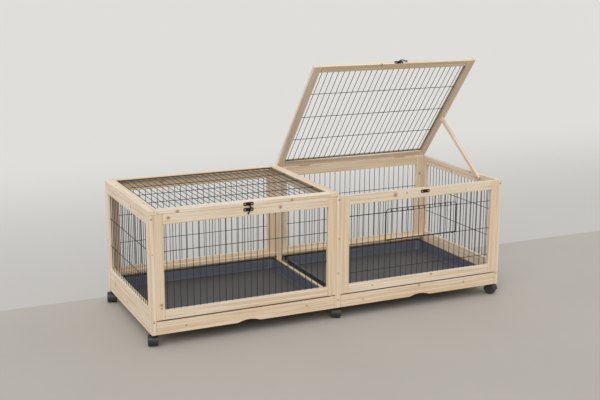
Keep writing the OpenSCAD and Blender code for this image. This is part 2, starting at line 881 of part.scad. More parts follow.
// Two wheels and the axle that carries them
module caster_wheels(i) {
    rim = wheel_radius - 5;
    dish = 1.5;
    caster_place(i) {
        for (side = [-1, 1])
            translate([side * wheel_x, caster_trail, wheel_radius])
                rotate([0, side * 90, 0])
                    rotate_extrude($fn = round_fn)
                        wheel_profile(rim, dish);
        across(-wheel_x - wheel_width / 2 + 3, wheel_x + wheel_width / 2 - 3, axle_radius);
    }
}

// Half section of a wheel: its outer face is dished round a flat hub cap
module wheel_profile(rim, dish) {
    half = wheel_width / 2;
    bore = axle_radius + caster_clearance;
    cap = 7;
    edge = 1.5;
    polygon([[bore, -half], [wheel_radius - edge, -half], [wheel_radius, edge - half],
        [wheel_radius, half - edge], [wheel_radius - edge, half], [rim, half],
        [rim - dish, half - dish], [cap + dish, half - dish], [cap, half], [0, half],
        [0, half - 2.5], [bore, half - 2.5]]);
}

// Sub-parts

wood = "burlywood";
steel_wire = "dimgray";
dark_plastic = "darkslategray";
bronze = "saddlebrown";
bright = "silver";

module left_side_stiles() {
    color(wood) on_floor() frame_stiles(0, side_thickness, side_stile_width);
}

module left_side_rails() {
    color(wood) on_floor() frame_rails(0, side_thickness, side_stile_width, side_board_height);
}

module left_side_mesh() {
    color(steel_wire) on_floor() side_mesh(mesh_inset, 1);
}

module right_side_stiles() {
    color(wood) on_floor() frame_stiles(2, side_thickness, side_stile_width);
}

module right_side_rails() {
    color(wood) on_floor() frame_rails(2, side_thickness, side_stile_width, side_board_height);
}

module right_side_mesh() {
    color(steel_wire) on_floor() side_mesh(run_length - mesh_inset, -1);
}

module middle_stiles() {
    color(wood) on_floor() frame_stiles(1, middle_thickness, middle_stile_width);
}

module middle_rails() {
    color(wood) on_floor() frame_rails(1, middle_thickness, middle_stile_width, middle_bar_height);
}

module front_stiles(b) {
    color(wood) on_floor() panel_stiles(b, 0, front_rail_bottom);
}

module front_rails(b) {
    color(wood) on_floor() panel_rails(b, 0, front_rail_bottom, front_window_bottom);
}

module left_front_mesh() {
    color(steel_wire) on_floor()
        panel_mesh(0, front_mesh_y, front_cross_y, front_window_bottom, cross_heights);
}

module right_front_mesh() {
    color(steel_wire) on_floor() door_mesh();
}

module back_stiles(b) {
    color(wood) on_floor()
        difference() {
            panel_stiles(b, run_depth - panel_thickness, 0);
            hinge_notches(b);
        }
}

module back_rails(b) {
    color(wood) on_floor()
        difference() {
            panel_rails(b, run_depth - panel_thickness, 0, back_board_height);
            hinge_notches(b);
        }
}

module back_mesh(b) {
    y = run_depth - mesh_inset;
    color(steel_wire) on_floor()
        panel_mesh(b, y, y - wire_diameter + wire_weld, back_board_height, cross_heights);
}

module tray_battens() {
    color(wood) on_floor()
        difference() {
            for (b = [0:1]) {
                runner(bays[b][0]);
                runner(bays[b][1] - runner_width);
                batten(b);
            }
            stem_holes();
        }
}

module frame_screws() {
    color(bright) on_floor()
        for (i = [0:2], k = [0:1], back = [0:1])
            frame_screw_place(i, k, back)
                wood_screw(screw_radius, screw_head_radius, screw_length);
}

module panel_dowels() {
    color(wood) on_floor()
        dowel_places() cylinder(r = dowel_radius, h = 2 * dowel_depth, center = true,
            $fn = round_fn);
}

module frame_hinge_leaves() {
    color(bright) on_floor()
        for (b = [0:1]) hinge_places(b) hinge_leaf(false, leaf_height);
}

module hinge_pins() {
    color(bright) on_floor()
        for (b = [0:1]) hinge_places(b) hinge_barrel(pin_radius, 0, hinge_length);
}

module catch_plates() {
    color(bronze) on_floor() for (b = [0:1]) catch_plate(b);
}

module lid_hinge_leaves(b) {
    color(bright) on_floor()
        lid_place(b) hinge_places(b) hinge_leaf(true, lid_leaf_height);
}

module prop_stick() {
    color(wood) on_floor() prop_shape();
}

module prop_screw() {
    color(bright) on_floor() prop_screw_shape(0);
}

module wire_door() {
    color(steel_wire) on_floor() wire_door_shape();
}

left_side_stiles();
left_side_rails();
left_side_mesh();
right_side_stiles();
right_side_rails();
right_side_mesh();
middle_stiles();
middle_rails();
front_stiles(0);  // left_front_stiles
front_rails(0);  // left_front_rails
left_front_mesh();
front_stiles(1);  // right_front_stiles
front_rails(1);  // right_front_rails
right_front_mesh();
back_stiles(0);  // left_back_stiles
back_rails(0);  // left_back_rails
back_mesh(0);  // left_back_mesh
back_stiles(1);  // right_back_stiles
back_rails(1);  // right_back_rails
back_mesh(1);  // right_back_mesh
tray_battens();
frame_screws();
panel_dowels();
frame_hinge_leaves();
hinge_pins();
catch_plates();
color(wood) on_floor() lid_stiles(0);  // left_lid_stiles
color(wood) on_floor() lid_rails(0);  // left_lid_rails
color(steel_wire) on_floor() lid_mesh(0);  // left_lid_mesh
lid_hinge_leaves(0);  // left_lid_hinge_leaves
color(bronze) on_floor() lid_latch_plate(0);  // left_lid_latch_plate
color(bronze) on_floor() latch_hook(0);  // left_latch_hook
color(wood) on_floor() lid_stiles(1);  // right_lid_stiles
color(wood) on_floor() lid_rails(1);  // right_lid_rails
color(steel_wire) on_floor() lid_mesh(1);  // right_lid_mesh
lid_hinge_leaves(1);  // right_lid_hinge_leaves
color(bronze) on_floor() lid_latch_plate(1);  // right_lid_latch_plate
color(bronze) on_floor() latch_hook(1);  // right_latch_hook
prop_stick();
prop_screw();
wire_door();
color(wood) on_floor() drawer_front(0);  // left_drawer_front
color(wood) on_floor() drawer_cleat(0);  // left_drawer_cleat
color(dark_plastic) on_floor() tray(0);  // left_tray
color(wood) on_floor() drawer_front(1);  // right_drawer_front
color(wood) on_floor() drawer_cleat(1);  // right_drawer_cleat
color(dark_plastic) on_floor() tray(1);  // right_tray
color(bright) on_floor() for (i = [0:5]) caster_stem(i);  // caster_stems
color(dark_plastic) on_floor() caster_hood(0);  // caster_hood_1
color(dark_plastic) on_floor() caster_hood(1);  // caster_hood_2
color(dark_plastic) on_floor() caster_hood(2);  // caster_hood_3
color(dark_plastic) on_floor() caster_hood(3);  // caster_hood_4
color(dark_plastic) on_floor() caster_hood(4);  // caster_hood_5
color(dark_plastic) on_floor() caster_hood(5);  // caster_hood_6
color(dark_plastic) on_floor() caster_wheels(0);  // caster_wheels_1
color(dark_plastic) on_floor() caster_wheels(1);  // caster_wheels_2
color(dark_plastic) on_floor() caster_wheels(2);  // caster_wheels_3
color(dark_plastic) on_floor() caster_wheels(3);  // caster_wheels_4
color(dark_plastic) on_floor() caster_wheels(4);  // caster_wheels_5
color(dark_plastic) on_floor() caster_wheels(5);  // caster_wheels_6
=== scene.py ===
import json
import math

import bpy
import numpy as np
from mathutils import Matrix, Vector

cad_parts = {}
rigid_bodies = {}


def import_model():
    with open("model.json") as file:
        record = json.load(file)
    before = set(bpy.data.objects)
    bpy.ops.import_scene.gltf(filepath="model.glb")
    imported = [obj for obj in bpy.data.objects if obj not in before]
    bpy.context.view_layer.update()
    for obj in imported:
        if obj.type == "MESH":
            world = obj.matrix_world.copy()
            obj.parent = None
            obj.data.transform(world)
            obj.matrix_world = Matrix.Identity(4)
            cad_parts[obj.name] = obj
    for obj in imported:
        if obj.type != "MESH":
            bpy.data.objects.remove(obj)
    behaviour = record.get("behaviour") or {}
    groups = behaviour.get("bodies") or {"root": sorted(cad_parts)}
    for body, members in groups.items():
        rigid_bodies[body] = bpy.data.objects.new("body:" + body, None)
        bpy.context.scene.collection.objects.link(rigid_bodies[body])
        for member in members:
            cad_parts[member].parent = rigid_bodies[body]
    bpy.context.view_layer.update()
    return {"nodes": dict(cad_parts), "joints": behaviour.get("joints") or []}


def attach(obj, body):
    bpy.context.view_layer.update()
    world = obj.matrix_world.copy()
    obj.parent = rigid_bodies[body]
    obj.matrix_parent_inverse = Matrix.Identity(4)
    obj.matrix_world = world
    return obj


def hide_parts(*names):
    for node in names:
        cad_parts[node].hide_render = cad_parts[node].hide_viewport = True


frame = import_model()

# %% [markdown]
# A guinea pig run, dressed around a fixed frame.
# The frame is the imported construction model: every board, wire sheet, tray and caster is
# already in place as its own node. This lesson keeps the nodes whose shape is right and
# gives them a finish, and it builds finer meshes for the wood, the trays, the casters and
# the screws, which need softened edges and the grain of each board.
# Everything is in metres, and millimetres are written as so many times MM. The run's front
# looks towards minus Y.

MM = 0.001
FOOT = np.array([-0.75, -0.3, 0.048])  # foot of the left front leg
chance = np.random.default_rng(7)


def at(points):
    """Millimetres from the left front leg's foot, as metres in the frame."""
    return np.asarray(points, float) * MM + FOOT


def linear(red, green, blue):
    """A colour read off a screen, 0 to 255, as the light that it stands for."""
    values = np.array([red, green, blue]) / 255
    light = np.where(values < 0.04045, values / 12.92, ((values + 0.055) / 1.055) ** 2.4)
    return (*light.tolist(), 1.0)


# %% [markdown]
# A material is a sum over a few patterns. Written with links and nodes it is hard to read,
# so a small class wraps a socket and turns Python's + - * / into Math nodes. Every other
# node comes from one method: its settings are set first, because some of them change which
# sockets the node has, and then its sockets get values or links.

# %% Sockets that add up
class Value:
    """A socket that carries a number, a vector or a colour through a sum."""

    def __init__(self, finish, node, index=0):
        self.finish, self.node, self.index = finish, node, index

    def part(self, index):
        """Another output of the same node, by its place or its name."""
        return Value(self.finish, self.node, index)

    def __add__(self, other):
        return self.finish.sum("ADD", self, other)

    def __sub__(self, other):
        return self.finish.sum("SUBTRACT", self, other)

    def __rsub__(self, other):
        return self.finish.sum("SUBTRACT", other, self)

    def __mul__(self, other):
        return self.finish.sum("MULTIPLY", self, other)

    def __truediv__(self, other):
        return self.finish.sum("DIVIDE", self, other)

    def __pow__(self, other):
        return self.finish.sum("POWER", self, other)

    __radd__ = __add__
    __rmul__ = __mul__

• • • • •

Nothing but the lines from the one with "color(dark_plastic) on_floor() caster_hood(5);" through the one with "imported = [obj" should be repeated, and each exactly.

» WRITTEN ANSWER:
color(dark_plastic) on_floor() caster_hood(5);  // caster_hood_6
color(dark_plastic) on_floor() caster_wheels(0);  // caster_wheels_1
color(dark_plastic) on_floor() caster_wheels(1);  // caster_wheels_2
color(dark_plastic) on_floor() caster_wheels(2);  // caster_wheels_3
color(dark_plastic) on_floor() caster_wheels(3);  // caster_wheels_4
color(dark_plastic) on_floor() caster_wheels(4);  // caster_wheels_5
color(dark_plastic) on_floor() caster_wheels(5);  // caster_wheels_6
=== scene.py ===
import json
import math

import bpy
import numpy as np
from mathutils import Matrix, Vector

cad_parts = {}
rigid_bodies = {}


def import_model():
    with open("model.json") as file:
        record = json.load(file)
    before = set(bpy.data.objects)
    bpy.ops.import_scene.gltf(filepath="model.glb")
    imported = [obj for obj in bpy.data.objects if obj not in before]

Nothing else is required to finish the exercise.